((
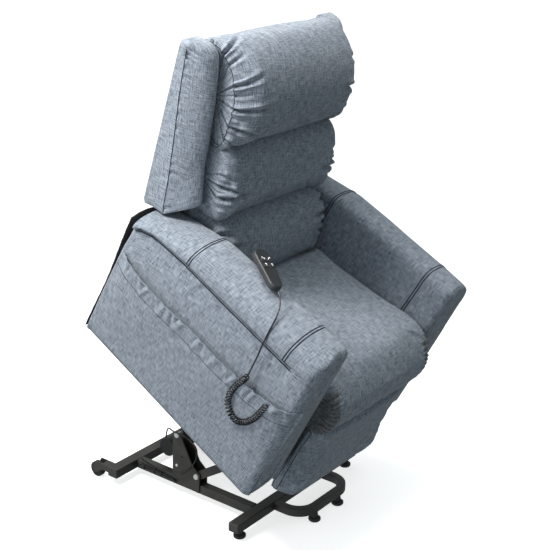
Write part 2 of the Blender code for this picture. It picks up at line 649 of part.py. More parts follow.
def build_back(chair, shift):
    recline = axis_empty("recline_axis", plus3(shift, RECLINE_AXIS), chair)
    keep = {"parent": recline, "offset": on(RECLINE_AXIS)}
    panel = [(-BACK_HALF, -0.135), (BACK_HALF, -0.135), (BACK_HALF, 0.455), (-BACK_HALF, 0.455)]
    frame = back_slab("back_frame", "plywood", panel, 0.032, 0.0065, **keep)
    y, z = RECLINE_AXIS
    tab = [(y - 0.013, z - 0.013), (y + 0.013, z - 0.013), (0.678, 0.395), (0.678, 0.470), (0.662, 0.470),
           (y - 0.013, z + 0.013)]
    for edge in (-BACK_HALF, BACK_HALF - 0.010):
        join(frame, prism_x("tab", "plywood", tab, edge, edge + 0.010, **keep))
    lever = plus(RECLINE_AXIS, (math.cos(LEVER_ANGLE), math.sin(LEVER_ANGLE)), LEVER_RADIUS)
    arm = [plus(lever, (-0.011, -0.009)), plus(lever, (0.010, -0.009)), (0.666, 0.330), (0.680, 0.400),
           (0.662, 0.410), (0.625, 0.350)]
    for edge in (-0.0125, 0.0055):
        join(frame, prism_x("lever", "plywood", arm, BACK_MOTOR_X + edge, BACK_MOTOR_X + edge + 0.007,
                            **keep))
    join(frame, rod_x("shaft", "plywood", RECLINE_AXIS, PIN_RADIUS, -0.2475, 0.2475, sides=16, **keep))
    cover = [(-0.252, -0.125), (0.252, -0.125), (0.252, 0.012), (0.334, 0.030), (0.334, 0.470),
             (0.310, 0.490), (-0.310, 0.490), (-0.334, 0.470), (-0.334, 0.030), (-0.252, 0.012)]
    back_slab("back_outer_cover", "fabric", cover, 0.0060, 0.0, **keep)
    build_wings(keep)
    build_back_cushions(keep)


def build_wings(keep):
    """Upright bolsters at both sides of the back; each foot is an arc about the recline axis."""
    steps = [(0.0, WING_SEAM, 0.074), (0.12, 0.074, 0.074), (0.24, 0.060, 0.082), (0.36, 0.044, 0.084),
             (0.44, 0.036, 0.078), (0.485, 0.031, 0.070), (0.510, 0.027, 0.052)]
    for name, side in sides("wing"):
        rings = []
        for rise, deep, puff in steps:
            section = [(WING_OUT, 0.0065), (WING_OUT, deep), (WING_OUT - 0.012, deep + 0.45 * puff),
                       (WING_OUT - 0.028, deep + 0.80 * puff), (WING_OUT - 0.048, deep + puff),
                       (WING_IN + 0.002, deep + 0.82 * puff), (WING_IN, deep + 0.3 * puff), (WING_IN, 0.0065)]
            ring = [back_point(side * x, rise, depth) for x, depth in section]
            if rise == 0.0:
                ring = [wing_foot(point) for point in ring]
            rings.append(ring)
        loft(name, "fabric", rings, smooth=True, **keep)


def wing_foot(point):
    """The foot clears the arm pad: an arc about the recline axis, then a slope up to the front."""
    x, y, _ = point
    seam = BACK_FOOT[0] - WING_SEAM * math.cos(BACK_LEAN)
    behind = max(y, seam) - RECLINE_AXIS[0]
    arc = RECLINE_AXIS[1] + math.sqrt(WING_ARC ** 2 - behind ** 2)
    return (x, y, arc + WING_SLOPE * max(0, seam - y))


def build_back_cushions(keep):
    head = [(0.738, 0.806), (0.625, 0.787), (0.590, 0.797), (0.573, 0.835), (0.576, 0.905), (0.598, 0.965),
            (0.640, 1.013), (0.700, 1.040), (0.760, 1.034), (0.797, 1.010), (0.800, 0.983), (0.773, 0.970)]
    middle = [(0.733, 0.778), (0.620, 0.772), (0.575, 0.762), (0.548, 0.730), (0.528, 0.680), (0.508, 0.620),
              (0.512, 0.588), (0.540, 0.572), (0.690, 0.572)]
    lumbar = [(0.684, 0.560), (0.560, 0.560), (0.500, 0.548), (0.465, 0.525), (0.440, 0.480), (0.428, 0.430),
              (0.424, 0.395), (0.440, 0.384), (0.560, 0.386), (0.600, 0.398), (0.638, 0.480)]
    for name, outline, half in (("head_cushion", head, 0.264), ("middle_cushion", middle, 0.262),
                                ("lumbar_cushion", lumbar, 0.254)):
        bevel(prism_x(name, "fabric", outline, -half, half, **keep), 0.010)


# Handset, cords and power ------------------------------------------------------------------------------

def build_handset(chair, shift):
    x, y, z = HANDSET_SPOT
    wide, long, thick = HANDSET_SIZE
    frame = axis_empty("handset_axis", (x, y + shift[1], z + shift[2]), chair)
    frame.rotation_euler = (0, 0, HANDSET_TURN)
    outline = arc((0, long / 2 - wide / 2), wide / 2, 0, 180, 10)
    outline += arc((0, wide / 2 - long / 2), wide / 2 * 0.86, 190, 350, 10)
    rings = []
    for height, shrink in ((0.0, 0.86), (0.004, 0.97), (0.011, 1.0), (thick - 0.003, 0.96), (thick, 0.86)):
        rings.append([(a * shrink, b * (1 - (1 - shrink) * wide / long), height) for a, b in outline])
    body = loft("handset_body", "handset_grey", rings, smooth=True, parent=frame)
    for number, (a, b) in enumerate(button_spots()):
        cut(body, stack("well", "handset_grey", (a, b, thick - 0.003), [(0, BUTTON_RADIUS + 0.0004),
                        (0.01, BUTTON_RADIUS + 0.0004)], sides=16, parent=frame))
        levels = [(0, BUTTON_RADIUS), (0.0024, BUTTON_RADIUS), (0.0030, BUTTON_RADIUS - 0.0008)]
        spot = (a, b, thick - 0.003 + 0.0014)
        stack(f"handset_button_{number + 1}", "button_grey", spot, levels, sides=16, parent=frame)


def button_spots():
    """Centres of the two by two buttons on the handset's face."""
    return [(a, b) for b in (0.030, 0.006) for a in (-0.0095, 0.0095)]


def build_handset_cord(chair, shift):
    """The straight part over the arm, then the curly part in a loop that ends in the pocket's mouth."""
    keep = {"parent": chair, "offset": shift}
    route = [(-0.3310, 0.2120, 0.6115), (-0.3370, 0.2000, 0.6110), (-0.3480, 0.1840, 0.6075),
             (-0.3640, 0.1680, 0.5960), (-0.3800, 0.1560, 0.5770), (-0.3950, 0.1480, 0.5500),
             (-0.4050, 0.1420, 0.5150), (-0.4085, 0.1360, 0.4700), (-0.4140, 0.1310, 0.4350),
             (-0.4190, 0.1280, 0.4080)]
    tube("handset_cord", "cord_black", smooth_path(route, 4), CORD_RADIUS, **keep)
    loop = [(-0.4210, 0.1275, 0.4040), (-0.4215, 0.1300, 0.3850), (-0.4215, 0.1400, 0.3500),
            (-0.4215, 0.1440, 0.3150), (-0.4215, 0.1370, 0.2830), (-0.4215, 0.1160, 0.2600),
            (-0.4215, 0.0880, 0.2560), (-0.4215, 0.0640, 0.2740), (-0.4215, 0.0480, 0.3050),
            (-0.4215, 0.0400, 0.3400), (-0.4215, 0.0360, 0.3780)]
    tube("handset_coil", "cord_black", smooth_path(loop, 3), COIL_RADIUS, **keep)


def build_power():
    box("power_box", "black_plastic", (0.040, 0.300, 0.032),
        (0.160, REAR_BAR_Y - BAR_HALF_WIDTH - GAP, 0.072))
    route = [(-0.150, 0.3000, 0.1460), (-0.158, 0.2900, 0.1700), (-0.180, 0.2600, 0.2050),
             (-0.2185, 0.2000, 0.2270), (-0.2235, 0.1450, 0.2280), (-0.2225, 0.1080, 0.2050),
             (-0.2225, 0.1030, 0.1720), (-0.2225, 0.1244, 0.1320), (-0.2225, 0.1732, 0.0860),
             (-0.2200, 0.2179, 0.0680), (-0.2130, 0.2720, 0.0660), (-0.2080, 0.3263, 0.0670),
             (-0.2000, 0.3700, 0.0680)]
    tube("actuator_cable", "cord_black", smooth_path(route, 4), 0.0025)


def main():
    for made in list(bpy.data.objects):
        bpy.data.objects.remove(made)
    build_base_frame()
    build_front_loop()
    build_feet()
    build_wheels()
    build_stanchions()
    build_links()
    chair = axis_empty("tilt_axis", (0, *LOWER_END), turn=TILT)
    shift = on(TILT_PIVOT)
    build_actuator("lift_actuator", "black_plastic", LIFT_MOTOR_PIVOT, raised(LIFT_LUG), 0.0, -0.150, 0.330,
                   None, 0.0055, True)
    back_shift = axis_empty("chair_corner", shift, chair)
    lever = plus(RECLINE_AXIS, (math.cos(LEVER_ANGLE), math.sin(LEVER_ANGLE)), LEVER_RADIUS)
    build_actuator("back_actuator", "black_plastic", BACK_MOTOR_PIVOT, lever, BACK_MOTOR_X, 0.125, 0.280,
                   back_shift, 0.0045, False)
    build_chassis(chair, shift)
    build_arms(chair, shift)
    build_pocket(chair, shift)
    build_seat(chair, shift)
    build_legrest(chair, shift)
    build_back(chair, shift)
    build_handset(chair, shift)
    build_handset_cord(chair, shift)
    build_power()


main()
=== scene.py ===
"""Looks of the lift recliner chair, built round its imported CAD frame, in metres.

The chair's soft pieces are drawn in the level chair's own (x, y, z), as when it is lowered, and CHAIR
places them in the raised rest pose. Each closed soft shape is a stack of rings with the same number of
points; the first and last rings close on a point.
"""

import json
import math

import bpy
import numpy as np
from mathutils import Matrix, Vector


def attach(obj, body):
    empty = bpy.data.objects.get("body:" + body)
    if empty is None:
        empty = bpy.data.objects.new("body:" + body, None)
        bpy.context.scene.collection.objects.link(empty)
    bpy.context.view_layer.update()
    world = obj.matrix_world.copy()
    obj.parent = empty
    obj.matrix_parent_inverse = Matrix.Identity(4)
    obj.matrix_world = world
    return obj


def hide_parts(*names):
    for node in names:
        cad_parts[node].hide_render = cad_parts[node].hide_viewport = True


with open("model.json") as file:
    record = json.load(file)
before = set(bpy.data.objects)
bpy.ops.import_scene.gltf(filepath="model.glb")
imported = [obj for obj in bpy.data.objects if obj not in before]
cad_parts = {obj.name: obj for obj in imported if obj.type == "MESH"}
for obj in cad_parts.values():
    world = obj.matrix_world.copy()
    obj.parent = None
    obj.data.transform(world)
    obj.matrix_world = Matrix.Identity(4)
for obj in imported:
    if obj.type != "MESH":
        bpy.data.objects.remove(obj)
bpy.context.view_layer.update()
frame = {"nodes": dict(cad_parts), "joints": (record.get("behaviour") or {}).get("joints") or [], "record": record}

# The level chair's own frame, found from its joints -------

RECLINE_AXIS = (0.633, 0.359)
BACK_FOOT = (0.716, 0.503)
BACK_LEAN = math.radians(12.2)
SIDES = (("left", 1), ("right", -1))


def joint(name):
    return next(item for item in frame["joints"] if item["name"] == name)


def chair_frame():
    """The matrix from the level chair to the raised one: the buttons press straight down into it."""
    down = joint("handset_button_1_press")["axis"]
    turn = Matrix.Rotation(math.atan2(down[1], -down[2]), 4, "X")
    pivot = Vector(joint("recline")["pos_m"])
    return Matrix.Translation(pivot - turn @ Vector((0, *RECLINE_AXIS))) @ turn


CHAIR = chair_frame()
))
TASK PROMPT —
Both the line with "build_seat(chair, shift)" and the line with "bpy.data.objects.remove(obj)" belong in the answer; write them out exactly, with every line between.

EXPECTED ANSWER —
    build_seat(chair, shift)
    build_legrest(chair, shift)
    build_back(chair, shift)
    build_handset(chair, shift)
    build_handset_cord(chair, shift)
    build_power()


main()
=== scene.py ===
"""Looks of the lift recliner chair, built round its imported CAD frame, in metres.

The chair's soft pieces are drawn in the level chair's own (x, y, z), as when it is lowered, and CHAIR
places them in the raised rest pose. Each closed soft shape is a stack of rings with the same number of
points; the first and last rings close on a point.
"""

import json
import math

import bpy
import numpy as np
from mathutils import Matrix, Vector


def attach(obj, body):
    empty = bpy.data.objects.get("body:" + body)
    if empty is None:
        empty = bpy.data.objects.new("body:" + body, None)
        bpy.context.scene.collection.objects.link(empty)
    bpy.context.view_layer.update()
    world = obj.matrix_world.copy()
    obj.parent = empty
    obj.matrix_parent_inverse = Matrix.Identity(4)
    obj.matrix_world = world
    return obj


def hide_parts(*names):
    for node in names:
        cad_parts[node].hide_render = cad_parts[node].hide_viewport = True


with open("model.json") as file:
    record = json.load(file)
before = set(bpy.data.objects)
bpy.ops.import_scene.gltf(filepath="model.glb")
imported = [obj for obj in bpy.data.objects if obj not in before]
cad_parts = {obj.name: obj for obj in imported if obj.type == "MESH"}
for obj in cad_parts.values():
    world = obj.matrix_world.copy()
    obj.parent = None
    obj.data.transform(world)
    obj.matrix_world = Matrix.Identity(4)
for obj in imported:
    if obj.type != "MESH":
        bpy.data.objects.remove(obj)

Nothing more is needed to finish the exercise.